═══ STORED DATA

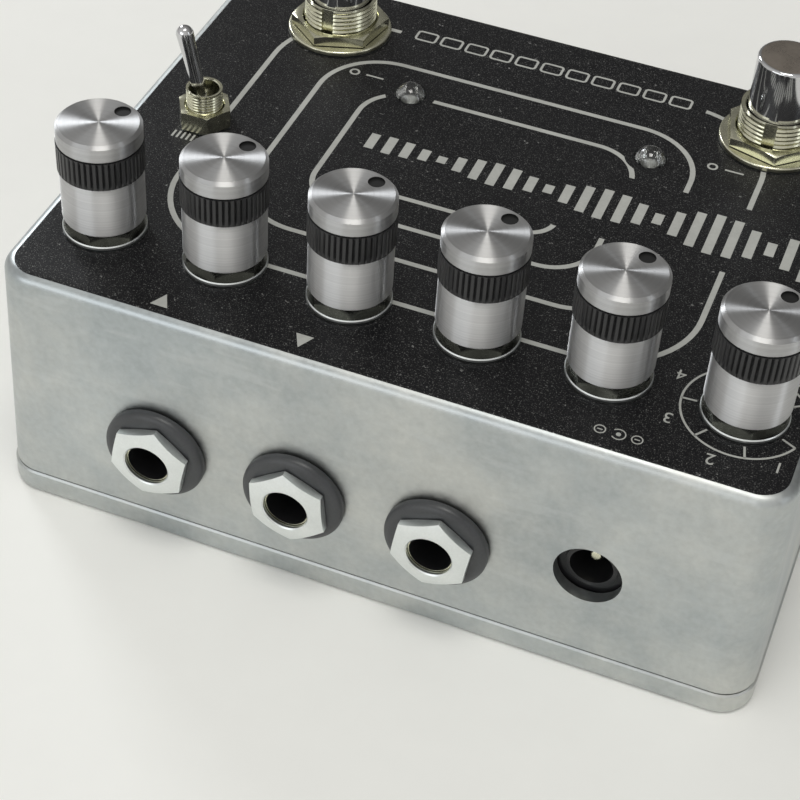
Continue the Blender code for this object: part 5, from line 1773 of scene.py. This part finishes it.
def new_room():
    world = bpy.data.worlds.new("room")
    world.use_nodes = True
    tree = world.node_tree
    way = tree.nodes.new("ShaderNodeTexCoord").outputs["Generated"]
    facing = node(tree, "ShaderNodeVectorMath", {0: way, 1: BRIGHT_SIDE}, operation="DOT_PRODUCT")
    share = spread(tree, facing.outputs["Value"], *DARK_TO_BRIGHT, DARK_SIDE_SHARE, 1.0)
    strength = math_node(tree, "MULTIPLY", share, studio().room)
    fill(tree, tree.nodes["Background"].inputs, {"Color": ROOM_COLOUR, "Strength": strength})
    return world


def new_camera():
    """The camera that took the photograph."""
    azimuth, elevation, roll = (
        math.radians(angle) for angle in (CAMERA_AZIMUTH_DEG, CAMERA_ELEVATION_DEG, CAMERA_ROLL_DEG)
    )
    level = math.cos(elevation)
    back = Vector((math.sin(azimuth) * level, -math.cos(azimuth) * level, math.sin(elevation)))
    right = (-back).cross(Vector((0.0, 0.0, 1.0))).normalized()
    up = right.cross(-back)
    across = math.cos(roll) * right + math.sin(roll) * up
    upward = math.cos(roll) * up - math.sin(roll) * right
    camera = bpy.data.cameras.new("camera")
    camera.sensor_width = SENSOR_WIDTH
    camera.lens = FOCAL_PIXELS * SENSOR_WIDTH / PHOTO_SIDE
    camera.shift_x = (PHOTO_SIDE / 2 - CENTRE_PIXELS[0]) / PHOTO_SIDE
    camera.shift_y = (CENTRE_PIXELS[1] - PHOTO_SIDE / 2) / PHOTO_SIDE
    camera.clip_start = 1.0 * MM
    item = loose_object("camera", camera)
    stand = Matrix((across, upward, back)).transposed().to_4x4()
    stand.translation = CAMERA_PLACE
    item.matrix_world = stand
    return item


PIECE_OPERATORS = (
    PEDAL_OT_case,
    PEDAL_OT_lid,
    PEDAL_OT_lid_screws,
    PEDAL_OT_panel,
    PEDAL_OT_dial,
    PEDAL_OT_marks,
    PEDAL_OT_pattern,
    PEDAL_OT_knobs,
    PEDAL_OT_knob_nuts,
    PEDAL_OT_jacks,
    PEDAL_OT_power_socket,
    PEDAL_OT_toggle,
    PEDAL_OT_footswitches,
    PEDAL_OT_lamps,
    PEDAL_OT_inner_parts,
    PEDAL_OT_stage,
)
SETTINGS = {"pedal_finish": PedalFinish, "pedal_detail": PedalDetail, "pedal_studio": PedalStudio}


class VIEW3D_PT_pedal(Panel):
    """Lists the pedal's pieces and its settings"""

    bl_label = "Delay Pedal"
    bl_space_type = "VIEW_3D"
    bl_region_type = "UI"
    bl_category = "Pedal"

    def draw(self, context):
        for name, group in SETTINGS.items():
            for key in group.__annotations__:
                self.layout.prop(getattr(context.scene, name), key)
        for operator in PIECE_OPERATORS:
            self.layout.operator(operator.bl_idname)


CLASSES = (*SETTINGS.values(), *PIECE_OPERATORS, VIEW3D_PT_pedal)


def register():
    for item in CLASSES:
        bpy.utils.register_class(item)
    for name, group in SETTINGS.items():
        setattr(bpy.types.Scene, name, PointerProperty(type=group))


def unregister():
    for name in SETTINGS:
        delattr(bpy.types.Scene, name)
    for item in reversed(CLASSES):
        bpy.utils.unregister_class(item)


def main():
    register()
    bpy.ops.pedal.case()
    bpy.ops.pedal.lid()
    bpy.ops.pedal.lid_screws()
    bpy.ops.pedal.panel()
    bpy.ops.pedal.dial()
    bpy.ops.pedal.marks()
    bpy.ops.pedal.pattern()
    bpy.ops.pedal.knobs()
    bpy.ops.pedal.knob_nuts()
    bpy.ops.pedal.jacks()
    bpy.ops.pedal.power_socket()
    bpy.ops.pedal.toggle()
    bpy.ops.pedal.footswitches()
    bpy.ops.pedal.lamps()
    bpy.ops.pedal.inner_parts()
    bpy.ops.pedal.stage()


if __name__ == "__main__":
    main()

══════

- AIM OF THE EXERCISE -
Without changing a word, restate the whole listing.

- OUTPUT FOR THIS EXERCISE -
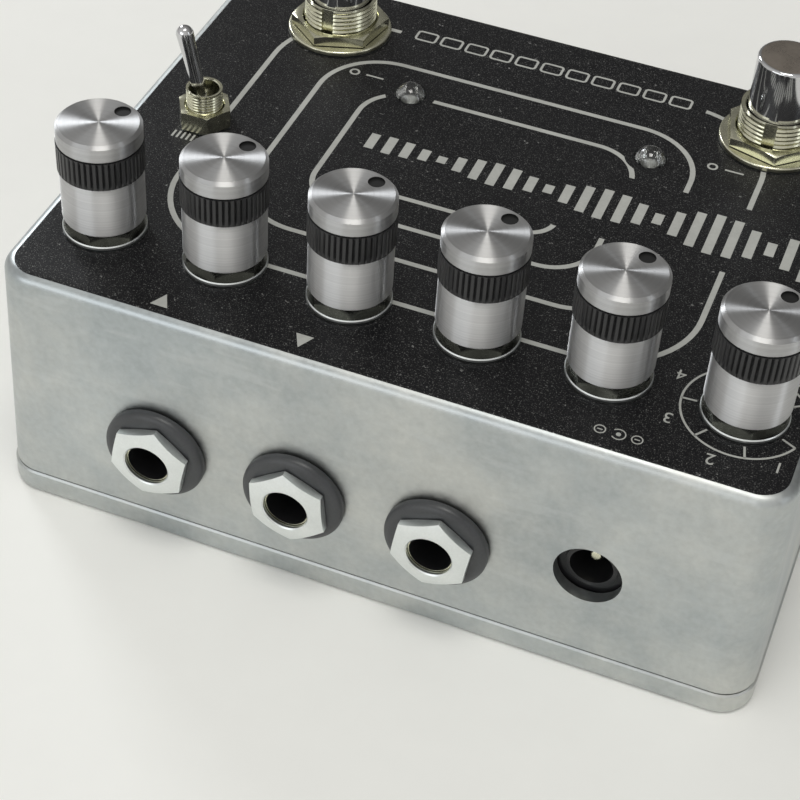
Continue the Blender code for this object: part 5, from line 1773 of scene.py. This part finishes it.
def new_room():
    world = bpy.data.worlds.new("room")
    world.use_nodes = True
    tree = world.node_tree
    way = tree.nodes.new("ShaderNodeTexCoord").outputs["Generated"]
    facing = node(tree, "ShaderNodeVectorMath", {0: way, 1: BRIGHT_SIDE}, operation="DOT_PRODUCT")
    share = spread(tree, facing.outputs["Value"], *DARK_TO_BRIGHT, DARK_SIDE_SHARE, 1.0)
    strength = math_node(tree, "MULTIPLY", share, studio().room)
    fill(tree, tree.nodes["Background"].inputs, {"Color": ROOM_COLOUR, "Strength": strength})
    return world


def new_camera():
    """The camera that took the photograph."""
    azimuth, elevation, roll = (
        math.radians(angle) for angle in (CAMERA_AZIMUTH_DEG, CAMERA_ELEVATION_DEG, CAMERA_ROLL_DEG)
    )
    level = math.cos(elevation)
    back = Vector((math.sin(azimuth) * level, -math.cos(azimuth) * level, math.sin(elevation)))
    right = (-back).cross(Vector((0.0, 0.0, 1.0))).normalized()
    up = right.cross(-back)
    across = math.cos(roll) * right + math.sin(roll) * up
    upward = math.cos(roll) * up - math.sin(roll) * right
    camera = bpy.data.cameras.new("camera")
    camera.sensor_width = SENSOR_WIDTH
    camera.lens = FOCAL_PIXELS * SENSOR_WIDTH / PHOTO_SIDE
    camera.shift_x = (PHOTO_SIDE / 2 - CENTRE_PIXELS[0]) / PHOTO_SIDE
    camera.shift_y = (CENTRE_PIXELS[1] - PHOTO_SIDE / 2) / PHOTO_SIDE
    camera.clip_start = 1.0 * MM
    item = loose_object("camera", camera)
    stand = Matrix((across, upward, back)).transposed().to_4x4()
    stand.translation = CAMERA_PLACE
    item.matrix_world = stand
    return item


PIECE_OPERATORS = (
    PEDAL_OT_case,
    PEDAL_OT_lid,
    PEDAL_OT_lid_screws,
    PEDAL_OT_panel,
    PEDAL_OT_dial,
    PEDAL_OT_marks,
    PEDAL_OT_pattern,
    PEDAL_OT_knobs,
    PEDAL_OT_knob_nuts,
    PEDAL_OT_jacks,
    PEDAL_OT_power_socket,
    PEDAL_OT_toggle,
    PEDAL_OT_footswitches,
    PEDAL_OT_lamps,
    PEDAL_OT_inner_parts,
    PEDAL_OT_stage,
)
SETTINGS = {"pedal_finish": PedalFinish, "pedal_detail": PedalDetail, "pedal_studio": PedalStudio}


class VIEW3D_PT_pedal(Panel):
    """Lists the pedal's pieces and its settings"""

    bl_label = "Delay Pedal"
    bl_space_type = "VIEW_3D"
    bl_region_type = "UI"
    bl_category = "Pedal"

    def draw(self, context):
        for name, group in SETTINGS.items():
            for key in group.__annotations__:
                self.layout.prop(getattr(context.scene, name), key)
        for operator in PIECE_OPERATORS:
            self.layout.operator(operator.bl_idname)


CLASSES = (*SETTINGS.values(), *PIECE_OPERATORS, VIEW3D_PT_pedal)


def register():
    for item in CLASSES:
        bpy.utils.register_class(item)
    for name, group in SETTINGS.items():
        setattr(bpy.types.Scene, name, PointerProperty(type=group))


def unregister():
    for name in SETTINGS:
        delattr(bpy.types.Scene, name)
    for item in reversed(CLASSES):
        bpy.utils.unregister_class(item)


def main():
    register()
    bpy.ops.pedal.case()
    bpy.ops.pedal.lid()
    bpy.ops.pedal.lid_screws()
    bpy.ops.pedal.panel()
    bpy.ops.pedal.dial()
    bpy.ops.pedal.marks()
    bpy.ops.pedal.pattern()
    bpy.ops.pedal.knobs()
    bpy.ops.pedal.knob_nuts()
    bpy.ops.pedal.jacks()
    bpy.ops.pedal.power_socket()
    bpy.ops.pedal.toggle()
    bpy.ops.pedal.footswitches()
    bpy.ops.pedal.lamps()
    bpy.ops.pedal.inner_parts()
    bpy.ops.pedal.stage()


if __name__ == "__main__":
    main()